Pineapple’s game plan
Pineapple only charges a fixed fee and returns unutilised premiums every year. The point of this is to avoid the real or perceived conflict of interest between insurers and their clients. “I don’t think insurance companies do that enough. They focus hard on making the sale instead of ensuring the consumer fully understands what’s going on,” co-founder Ndabenhle Ngulube told City Press, earlier this year.
It is also taking a decentralized approach to insurance. In the traditional insurance model, clients pay premiums into a central pot which is used to settle claims but the funds that are left are the insurer’s profit. In Pineapple’s model, clients still pay a standard premium which goes into their individual Pineapple wallets. These wallets in turn form a network of wallets and claims are paid from this wallet network. Whatever money remaining in the collective pot is paid back to clients at the end of the year. In other words, Pineapple distributes claims instead of pooling premiums.
How does Pineapple work?
Pineapple’s process is designed to be as simple as possible. At the moment it only offers insurance cover for personal items like mobile phones, laptops and so on. Here’s what a client has to do:
- Download the Pineapple app.
- Snap a picture of what they want to insure.
- Get a quote.
- Accept the quote and pay the monthly premiums into their wallet
When a claim occurs from the network and is assessed to be valid, clients can see how their wallet has contributed to the claim. Shortfalls are covered by reinsurance, so that it is fully indemnified. Clients can also choose what network they want to belong to, much like Facebook allows people to belong to certain groups. According to Smith, the larger a user’s network, the better protected they are.
Pineapple by the digits
2016 – the year pineapple launched
7200 – the number of Pineapple users
$400K – amount of money Pineapple raised in seed funding (September 2017)
$487 million – estimated size of South Africa’s short-term insurance industry
$64 billion – estimated size of the African insurance market
The Challenges
Pineapple has lofty ambitions and it is going after an age-old industry with lots of legacy players. It is also relying on technology as a tool with which to drive this potential disruption in a space where technology hasn’t held much sway. These factors aren’t bad in and of themselves, but it means the odds are stacked against the startup out the gate.

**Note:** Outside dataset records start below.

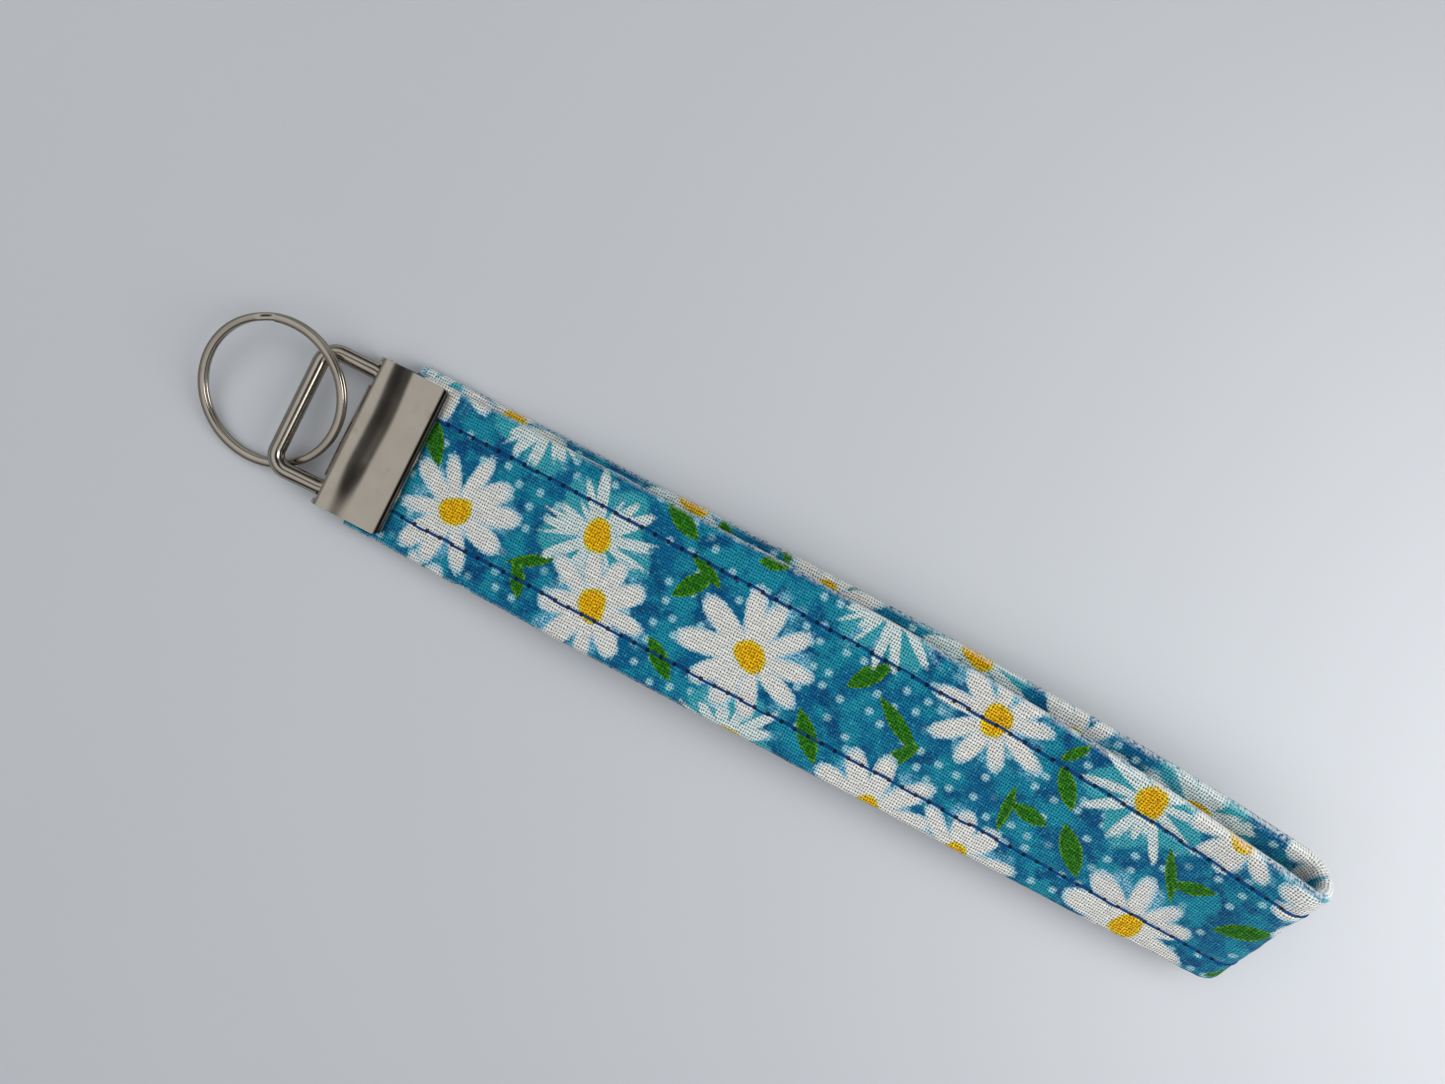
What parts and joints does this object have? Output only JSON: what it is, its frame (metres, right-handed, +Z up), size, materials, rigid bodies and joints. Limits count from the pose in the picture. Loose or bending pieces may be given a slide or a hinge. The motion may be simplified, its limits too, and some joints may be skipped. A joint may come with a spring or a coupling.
{
  "type": "wristlet keychain",
  "caption": "Fabric wrist loop crimped in a one-inch end clamp, with a wire bail and a split ring for keys.",
  "frame": {"origin": "middle of the clamp's flat underside, on the table", "axes": "+X along the strap from the hardware towards the loop's bight, +Y across the strap, +Z up"},
  "size_m": [0.1848, 0.0297, 0.0247],
  "materials": {
    "nickel_plate": "bright nickel plate",
    "printed_cotton": "printed quilting cotton, plain weave",
    "interfacing": "non-woven interfacing",
    "navy_thread": "polyester sewing thread"
  },
  "bodies": {
    "clamp": {"crimp_clamp": "nickel_plate", "upper_grip_cover": "printed_cotton", "upper_grip_interfacing": "interfacing", "lower_grip_cover": "printed_cotton", "lower_grip_interfacing": "interfacing"},
    "bail": {"bail_wire": "nickel_plate"},
    "ring": {"split_ring": "nickel_plate"},
    "neck": {"upper_neck_cover": "printed_cotton", "upper_neck_interfacing": "interfacing", "upper_neck_topstitching": "navy_thread", "lower_neck_cover": "printed_cotton", "lower_neck_interfacing": "interfacing", "lower_neck_topstitching": "navy_thread"},
    "upper_root": {"upper_leg_1_cover": "printed_cotton", "upper_leg_1_interfacing": "interfacing", "upper_leg_1_topstitching": "navy_thread"},
    "upper_middle": {"upper_leg_2_cover": "printed_cotton", "upper_leg_2_interfacing": "interfacing", "upper_leg_2_topstitching": "navy_thread"},
    "upper_tip": {"upper_bight_cover": "printed_cotton", "upper_bight_interfacing": "interfacing", "upper_bight_topstitching": "navy_thread"},
    "lower_root": {"lower_leg_1_cover": "printed_cotton", "lower_leg_1_interfacing": "interfacing", "lower_leg_1_topstitching": "navy_thread"},
    "lower_middle": {"lower_leg_2_cover": "printed_cotton", "lower_leg_2_interfacing": "interfacing", "lower_leg_2_topstitching": "navy_thread"},
    "lower_tip": {"lower_bight_cover": "printed_cotton", "lower_bight_interfacing": "interfacing", "lower_bight_topstitching": "navy_thread"}
  },
  "joints": [
    {"name": "bail_pivot", "type": "hinge", "parent": "clamp", "child": "bail", "pos_m": [-0.00405, 0, 0.0025], "axis": [0, 1, 0], "range_deg": [-25, 5]},
    {"name": "ring_flip", "type": "hinge", "parent": "bail", "child": "ring", "pos_m": [-0.0192, 0, 0.00404], "axis": [1, 0, 0], "range_deg": [0, 150]},
    {"name": "strap_flex", "type": "hinge", "parent": "clamp", "child": "neck", "pos_m": [0.0077, 0, 0.0025], "axis": [0, -1, 0], "range_deg": [-60, 60], "stiffness_Nm_per_rad": 0.0015},
    {"name": "loop_open", "type": "hinge", "parent": "neck", "child": "upper_root", "pos_m": [0.0145, 0, 0.0025], "axis": [0, -1, 0], "range_deg": [0, 30], "stiffness_Nm_per_rad": 0.0015},
    {"name": "upper_fold", "type": "hinge", "parent": "upper_root", "child": "upper_middle", "pos_m": [0.0787, 0, 0.0085], "axis": [0, -1, 0], "range_deg": [-60, 0]},
    {"name": "upper_bight_flex", "type": "hinge", "parent": "upper_middle", "child": "upper_tip", "pos_m": [0.1429, 0, 0.0124], "axis": [0, -1, 0], "range_deg": [0, 30]},
    {"name": "lower_open", "type": "hinge", "parent": "neck", "child": "lower_root", "pos_m": [0.0145, 0, 0.0025], "axis": [0, -1, 0], "range_deg": [-30, 0]},
    {"name": "lower_fold", "type": "hinge", "parent": "lower_root", "child": "lower_middle", "pos_m": [0.0787, 0, 0.0064], "axis": [0, -1, 0], "range_deg": [0, 60]},
    {"name": "lower_bight_flex", "type": "hinge", "parent": "lower_middle", "child": "lower_tip", "pos_m": [0.1429, 0, 0.0124], "axis": [0, -1, 0], "range_deg": [-30, 0]}
  ],
  "couplings": [
    {"joint": "upper_fold", "follows": "loop_open", "ratio": -2},
    {"joint": "upper_bight_flex", "follows": "loop_open", "ratio": 1},
    {"joint": "lower_open", "follows": "loop_open", "ratio": -1},
    {"joint": "lower_fold", "follows": "loop_open", "ratio": 2},
    {"joint": "lower_bight_flex", "follows": "loop_open", "ratio": -1}
  ]
}
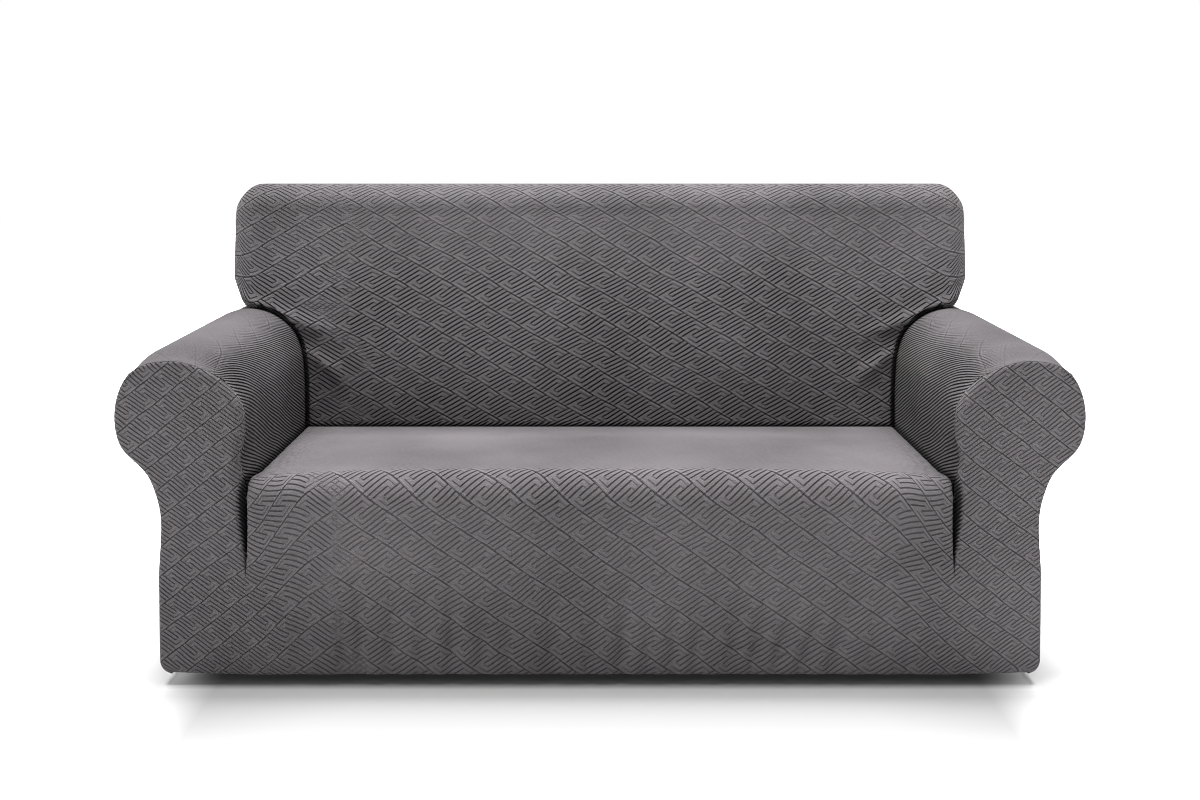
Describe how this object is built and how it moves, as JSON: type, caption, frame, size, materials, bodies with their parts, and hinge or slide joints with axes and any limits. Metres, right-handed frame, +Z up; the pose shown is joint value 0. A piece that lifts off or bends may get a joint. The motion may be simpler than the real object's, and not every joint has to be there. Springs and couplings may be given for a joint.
{
  "type": "sofa slipcover",
  "caption": "Fitted stretch jacquard slipcover for a two-seat sofa with rolled arms, hollow underneath, as it hangs in use.",
  "frame": {"origin": "middle of the floor under the cover", "axes": "+X along the sofa to the right as one looks at its front, +Y from the front to the back, +Z up"},
  "size_m": [1.8518, 0.88, 0.93],
  "materials": {
    "jacquard": "matt stretch polyester jacquard"
  },
  "bodies": {
    "root": {"front_and_seat": "jacquard", "arm_left": "jacquard", "arm_right": "jacquard", "inner_back": "jacquard", "outer_back": "jacquard"}
  },
  "joints": []
}
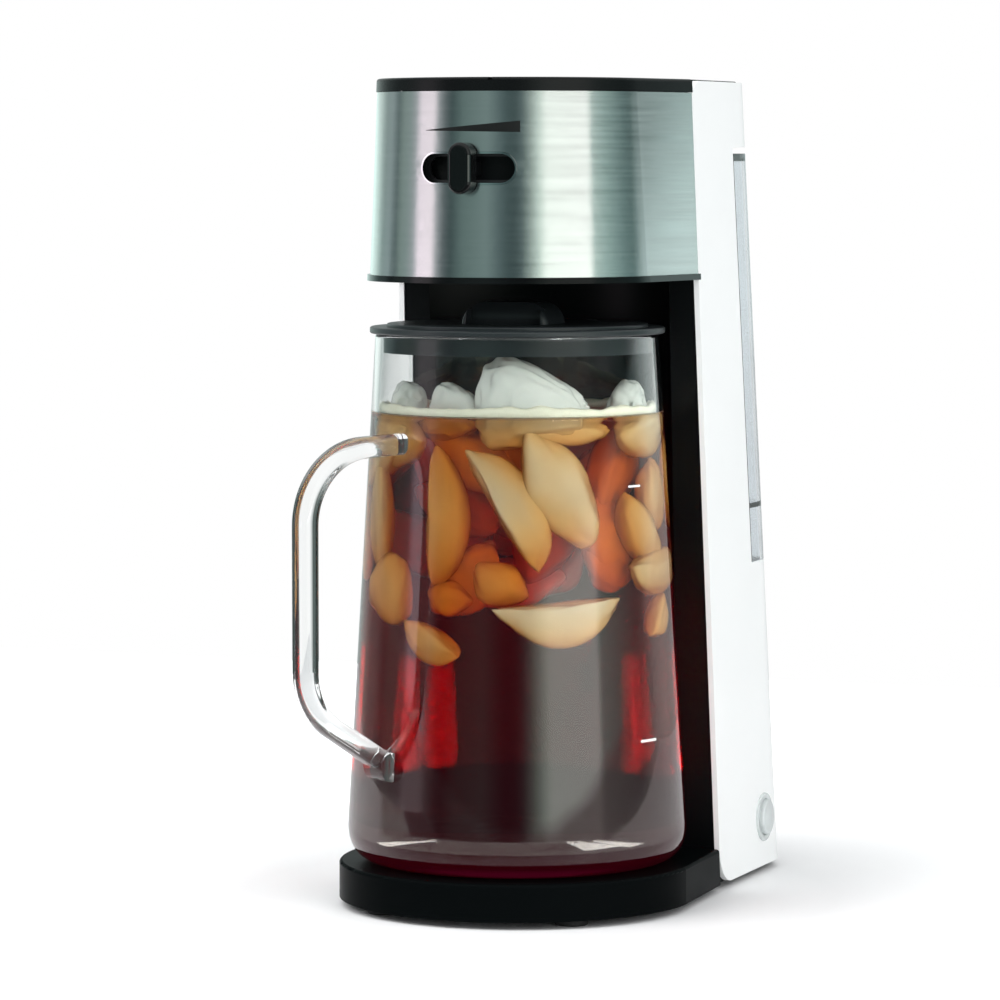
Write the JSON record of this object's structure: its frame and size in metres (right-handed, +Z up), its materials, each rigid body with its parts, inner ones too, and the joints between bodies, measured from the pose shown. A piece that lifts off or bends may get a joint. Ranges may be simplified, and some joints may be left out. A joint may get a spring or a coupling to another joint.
{
  "type": "iced coffee maker",
  "caption": "Tall iced coffee maker with a round brewing head, a sliding strength selector, a lidded glass jug on a flat base and a clear rear water tank.",
  "frame": {"origin": "centre of the bounding box's footprint, at the floor", "axes": "+Z up, front with the strength selector towards -Y, switch side towards +X"},
  "size_m": [0.1648, 0.2792, 0.38],
  "materials": {
    "black_plastic": "satin",
    "gloss_black": "gloss",
    "white_plastic": "gloss",
    "inner_plastic": "matte",
    "grey_plastic": "matte",
    "steel": "brushed",
    "mesh_steel": "satin",
    "zinc_steel": "bright",
    "rim_chrome": "bright",
    "jug_glass": "clear",
    "tank_clear": "clear tinted",
    "rubber_black": "matte",
    "silicone": "satin",
    "aluminium": "satin",
    "element_sheath": "satin",
    "button_clear": "frosted",
    "lamp_red": "gloss",
    "wire_sleeve": "satin",
    "brass": "bright"
  },
  "bodies": {
    "machine": {"base_shell": "black_plastic", "bottom_plate": "inner_plastic", "rubber_feet": "rubber_black", "plate_screws": "zinc_steel", "outer_housing": "white_plastic", "tank_bay": "inner_plastic", "top_deck": "black_plastic", "column_panel": "black_plastic", "head_shell": "inner_plastic", "steel_band": "steel", "head_trim": "gloss_black", "brew_well": "inner_plastic", "slot_liner": "rim_chrome", "inlet_socket": "inner_plastic", "check_valve": "inner_plastic", "inlet_hose": "silicone", "feed_hose": "silicone", "riser_hose": "silicone", "water_nozzle": "inner_plastic", "heater_tube": "aluminium", "heating_element": "element_sheath", "heater_block": "aluminium", "heater_bracket": "zinc_steel", "thermostat": "brass", "thermal_fuse": "grey_plastic", "terminal_block": "grey_plastic", "button_bezel": "rim_chrome", "button_spring": "zinc_steel", "switch_body": "inner_plastic", "indicator_lamp": "lamp_red", "cord_gland": "rubber_black", "wiring": "wire_sleeve", "hose_clamps": "zinc_steel"},
    "knob": {"strength_knob": "gloss_black", "selector_ring": "inner_plastic"},
    "basket": {"brew_basket": "inner_plastic", "filter_frame": "inner_plastic", "filter_mesh": "mesh_steel", "spray_plate": "inner_plastic"},
    "lid": {"head_lid": "black_plastic", "lid_hinge_pins": "zinc_steel"},
    "jug": {"jug_body": "jug_glass", "jug_handle": "jug_glass"},
    "jug_cover": {"jug_lid": "black_plastic"},
    "tank": {"water_tank": "tank_clear", "tank_cover": "tank_clear", "tank_outlet": "inner_plastic", "outlet_seal": "silicone"},
    "button": {"on_off_button": "button_clear"}
  },
  "joints": [
    {"name": "strength_turn", "type": "hinge", "parent": "machine", "child": "knob", "pos_m": [0, -0.03039, 0.3394], "axis": [0, 0, 1], "range_deg": [-13, 13]},
    {"name": "basket_lift", "type": "slide", "parent": "machine", "child": "basket", "axis": [0, 0, 1], "range_m": [0, 0.1]},
    {"name": "lid_hinge", "type": "hinge", "parent": "basket", "child": "lid", "pos_m": [0, 0.02161, 0.377], "axis": [-1, 0, 0], "range_deg": [0, 95]},
    {"name": "jug_slide", "type": "slide", "parent": "machine", "child": "jug", "axis": [0, -1, 0], "range_m": [0, 0.2]},
    {"name": "jug_lid_lift", "type": "slide", "parent": "jug", "child": "jug_cover", "axis": [0, 0, 1], "range_m": [0, 0.009]},
    {"name": "tank_slide", "type": "slide", "parent": "machine", "child": "tank", "axis": [0, 1, 0], "range_m": [0, 0.2]},
    {"name": "button_press", "type": "slide", "parent": "machine", "child": "button", "axis": [-0.9999, 0, -0.0171], "range_m": [0, 0.002], "stiffness_N_per_m": 400, "deforming": ["button_spring"]}
  ]
}
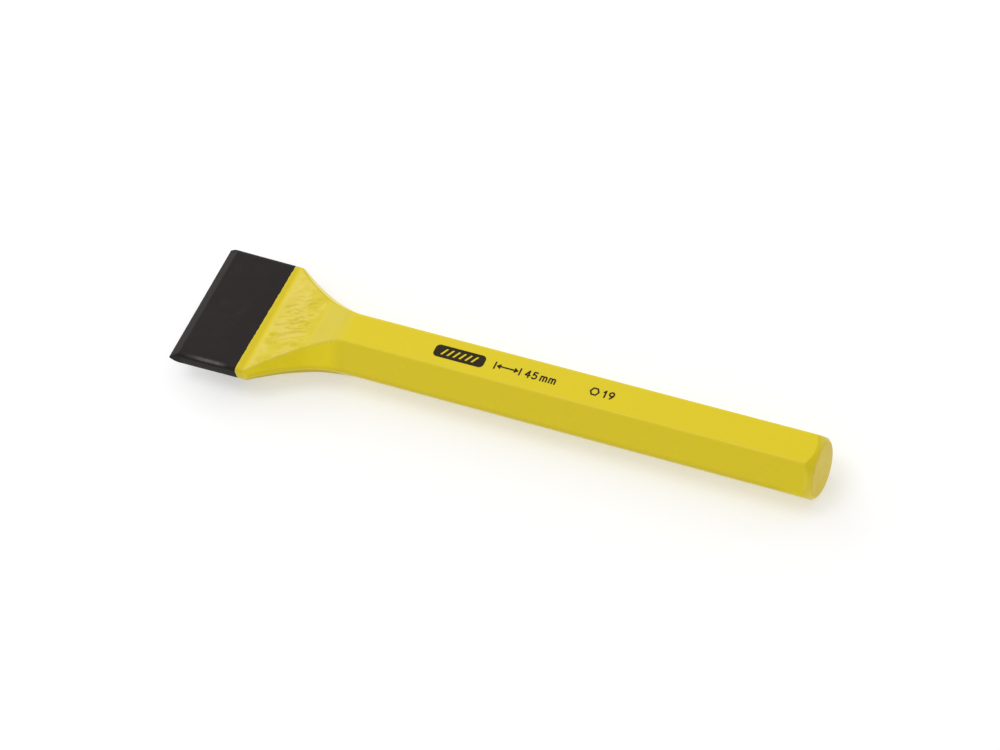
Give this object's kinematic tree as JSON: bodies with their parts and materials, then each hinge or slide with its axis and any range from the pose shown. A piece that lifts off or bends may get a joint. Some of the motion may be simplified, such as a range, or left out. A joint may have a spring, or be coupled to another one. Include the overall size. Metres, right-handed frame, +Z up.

According to Smith, sales and distribution are quite challenging for Pineapple since traditional insurers already have extensive distribution and marketing networks as well as enterprise relationships within the banking industry.
Keeping its tech maintained and modernised into microservices is another area where Pineapple’s 8-man team will have to compete against the big guns of the traditional insurers who already have sizeable pieces of the market. In the same breath Pineapple is also trying to expand its product offerings to include motor insurance and life insurance.
For Pineapple to hold a candle to the incumbents, it will have to go beyond P2P short term insurance into categories like life, property and motor insurance. That is where the big bucks are. The size of the industry is dependent on the size of its collective premium pool and the biggest insurers in the game own market share based on the size of their premium pools in that collective.
The Future
Pineapple is already making revenue and it hopes to employ several digital distribution and sales strategies to scale its product, Smith told me. In terms of expansion, the company just got accepted into US-based Hartford Insurtech Hub and it hopes that’ll help it lay the foundation for expansion into the US – which is next on its list. It also recently graduated from Class 2 of Google’s Launchpad Africa accelerator.
In the near term, Pineapple’s founders hope to build a sustainable business and gather traction and all anecdotal evidence. Further down the line, in say 5-10 years, the team hopes the Pineapple way will become for insurance in South Africa and the other markets that it’ll be operating in.
“Our product provides more value and lower costs than traditional insurance and provides an element of control in how your premiums get used,” said Smith. “We want to completely change the norms of how insurance is seen and done.”
Pineapple’s founders understand that it is not going to be a walk in the park and they get the gravity of the task before them. Whether they’ll fail or succeed at it is another story. For now, they are in there and they want to make a difference.